Please quote exactly the opening lines of the data, from the first line to the one where "the jug's axis." appears.
•••
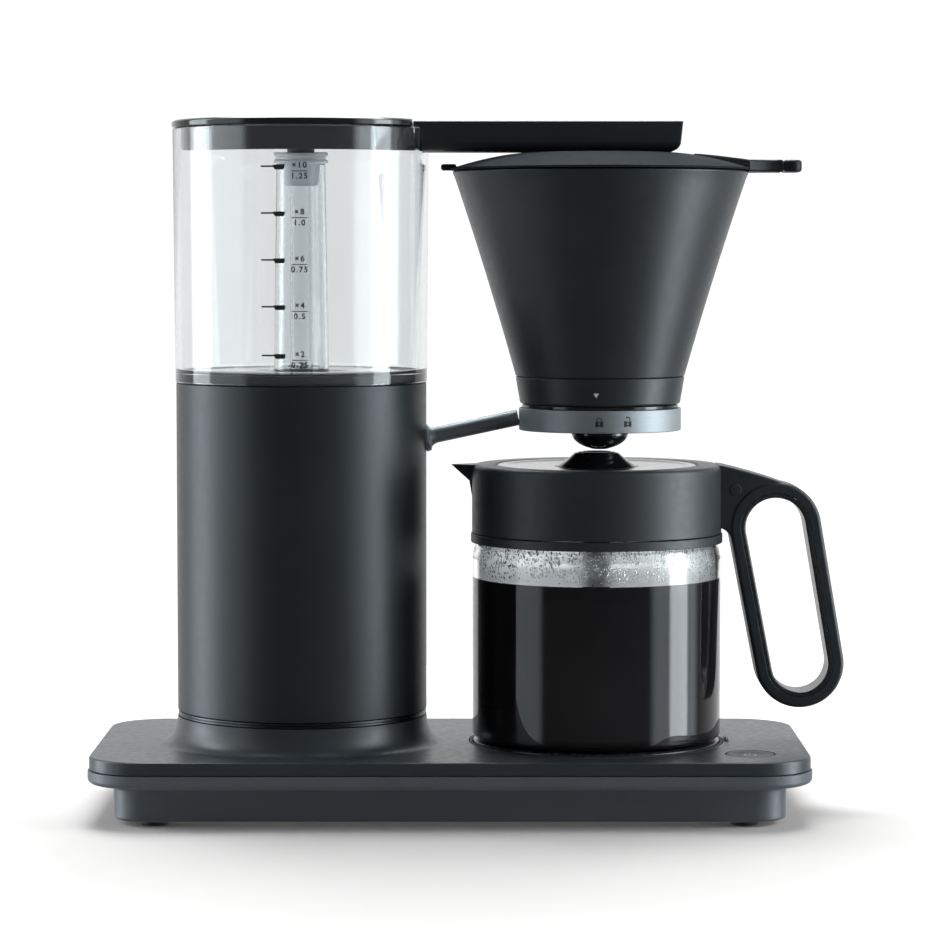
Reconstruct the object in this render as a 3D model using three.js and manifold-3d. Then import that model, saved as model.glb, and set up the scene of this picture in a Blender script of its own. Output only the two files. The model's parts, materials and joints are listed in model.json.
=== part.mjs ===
// Drip coffee maker: a clear water tank on a round tower, an outlet arm, a filter cone in a steel ring
// and a glass jug on a warming plate. Millimetres, +Z up, the front faces -Y.
// Inside the groups, X and Y are measured from the tower's axis, the filter's axis or the jug's axis.

import * as THREE from 'three';
import { mergeVertices } from 'three/addons/utils/BufferGeometryUtils.js';
import Module from 'manifold-3d';

const wasm = await Module();
wasm.setup();

// ---- driving dimensions ----------------------------------------------------------------------------

const GAP = 0.3;                  // between pieces that rest on each other
const ROUND = 32;                 // sides of a large round
const SMALL = 16;                 // sides of a small round
const TINY = 8;                   // sides of a screw or a wire

// the base, measured from the tower's axis
const BASE = {
  left: -103.5,
  right: 255.0,
  half: 81.2,
  corner: 28.5,
  top: 34.0,
  band: 27.4,
  lip: 20.5,
  bottom: 2.6,
  lipOut: 0.8,
  inset: 12.2,
  wall: 3,
};
const FOOT = { r: 7.1, y: 57, xs: [-70.7, 221.7] };
const SCREW = { head: 2.8, shank: 1.3, bore: 1.7, boss: 4.5, y: 58, xs: [-45, 196] };
const BUTTON = { x: 225.2, y: -49.8, r: 12.1, hole: 12.5, bottom: 29.5 };
const GLAND = { x: 20, z: 13.0, hole: 5.8, bore: 3.6, flange: 7.2, tip: 78 };

const TOWER = { r: 63.5, wall: 2.2, flareR: 72.5, flareTop: 47.9, sleeve: 51.0, top: 217.1 };
const DOCK = { r: 60.0, z: 208.0, top: 220.0 };
const VALVE = { x: 0, y: 30, stemHole: 2.8, waterHole: 1.2, waterR: 4.4, socket: 8.0, headR: 7.4 };
const SPIGOT_Y = VALVE.y + 4.6;   // where the water leaves the dock's socket
const RISER = { r: 6.2, bore: 4.6, bottom: 196, top: 316 };

const TANK = {
  r: 63.9,
  rTop: 64.9,
  wall: 3.2,
  bottom: 217.4,
  floor: 220.4,
  floorTop: 223.2,
  top: 345.6,
  column: 14.0,
  columnTop: 12.4,
  columnEnd: 325.2,
  columnWall: 1.7,
};
const LID = { r: 65.3, top: 349.4, skirtR: 60.6, skirtWall: 2.2, skirtEnd: 333.4, cut: 56.9 };
const ARM = {
  start: 57.3,
  end: 192.7,
  half: 18.3,
  bottom: 333.8,
  top: 348.8,
  edge: 5.0,
  endRound: 4.3,
  endLean: 1.6,
  endWall: 8.0,
  tongueTop: 341.0,
  tongueHalf: 13.0,
  tongueEnd: -16.0,
};

const FILTER_X = 151.8;
const RING = { r: 41.2, bore: 39.3, bottom: 193.0, top: 204.3 };
const SEAT = { r: 38.9, flange: 39.8, bore: 30.0, bottom: 194.5, top: 206.0 };
const ROD = { r: 4.05, x0: 64.4, z0: 189.4, x1: 110.4, z1: 199.3, weldR: 7.2, weld: 3.2 };
const CONE = { rim: 74.9, top: 324.1, bottom: 220.6, wall: 2.2, floor: 212.0, stub: 37.6 };
const COLLAR = { rTop: 42.9, rBottom: 40.7, top: 220.3, bottom: 206.4, wall: 2.6 };
const NOZZLE = { r: 14.6, z: 192.0, tip: 183.1, tipR: 3.6, top: 211.6, wall: 1.8 };
const HANDLE_TAB = { start: 60, split: 92.0, end: 101.4, half: 11.0, corner: 7.0, bottom: 323.4, top: 329.6 };
const FILTER_LID = {
  rim: 76.2,
  rimZ: 324.5,
  dishR: 36.5,
  dome: 333.3,
  dish: 330.2,
  hole: 9.0,
  lip: 3.1,
  tabStart: 50,
};

const JUG_X = 150.2;
const PLATE = { r: 62.8, hole: 65.1, top: 34.9, bottom: 32.0 };
const JUG = { r: 63.3, wall: 2.4, bottom: 35.2, shoulder: 134.5, neck: 57.5, neckTop: 168.5 };
const BAND = { r: 63.5, bottom: 135.9, top: 140.5 };
const JUG_COLLAR = { r: 63.5, inner: 51.3, bottom: 140.8, top: 175.4, wall: 3.0, edge: 2.4 };
const SPOUT = { tip: 74.2, tipZ: 175.4, root: 165.2, half: 15 };
const JUG_LID = { r: 50.8, z: 174.0, bossR: 20.1, shoulderR: 11.7, shoulderZ: 180.8, topZ: 181.9 };
const MIXER = { r: 7.1, bore: 5.7, bottom: 62 };

// the handle's loop, measured from the jug's axis: a tapered ring round two centres
const LOOP = {
  topX: 90.5,
  topZ: 143.6,
  topR: 23.2,
  lowX: 103.1,
  lowZ: 74.3,
  lowR: 22.4,
  leg: 8.0,
  liner: 2.4,
  half: 11.5,
};

// the pieces inside the base, the tower and the arm
const HEATER = { r: 42, wire: 4, below: 4.3, gapAngle: 0.25 };
const SWITCH = { half: 9, bottom: 9, top: 22, stemR: 3.2, wellR: 4.2 };
const BOARD = { left: -85, right: -15, front: -38, rear: 6, z: 9, thick: 1.6 };
const BOILER = { r: 44, bore: 26, bottom: 96, top: 120, gap: 0.5, stubR: 35, stubAngle: 0.68, stubTop: 132 };
const CHECK_VALVE = { r: 7, bottom: 140, top: 156, spigot: 4.5, bore: 2.4 };
const FRAME = { r: 58, bore: 48, postIn: 49, postOut: 57, postHalf: 7, foot: 48.2 };
const SHOWER = { r: 9.6, bottom: 331.4, top: 333.5, holeR: 1.1, holes: 6, circle: 5 };
const JUG_SCREW = { x: 70.1, z: 162.9, r: 3.0 };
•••
**RESPONSE**
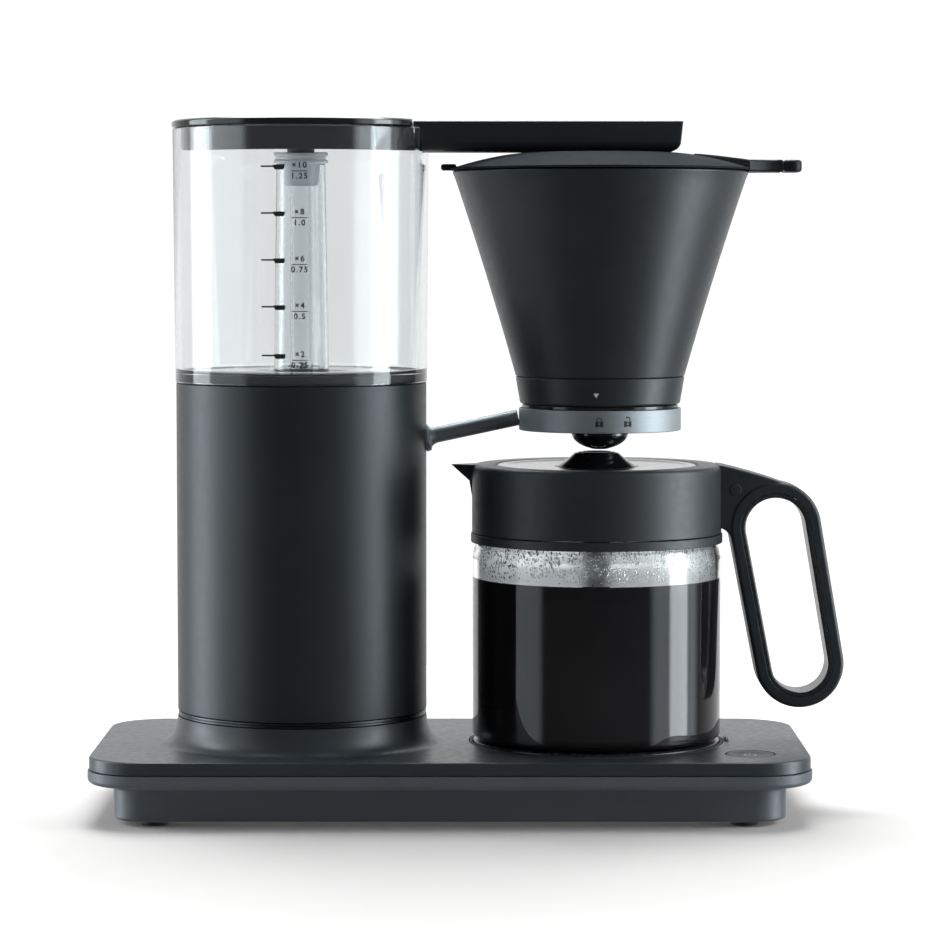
Reconstruct the object in this render as a 3D model using three.js and manifold-3d. Then import that model, saved as model.glb, and set up the scene of this picture in a Blender script of its own. Output only the two files. The model's parts, materials and joints are listed in model.json.
=== part.mjs ===
// Drip coffee maker: a clear water tank on a round tower, an outlet arm, a filter cone in a steel ring
// and a glass jug on a warming plate. Millimetres, +Z up, the front faces -Y.
// Inside the groups, X and Y are measured from the tower's axis, the filter's axis or the jug's axis.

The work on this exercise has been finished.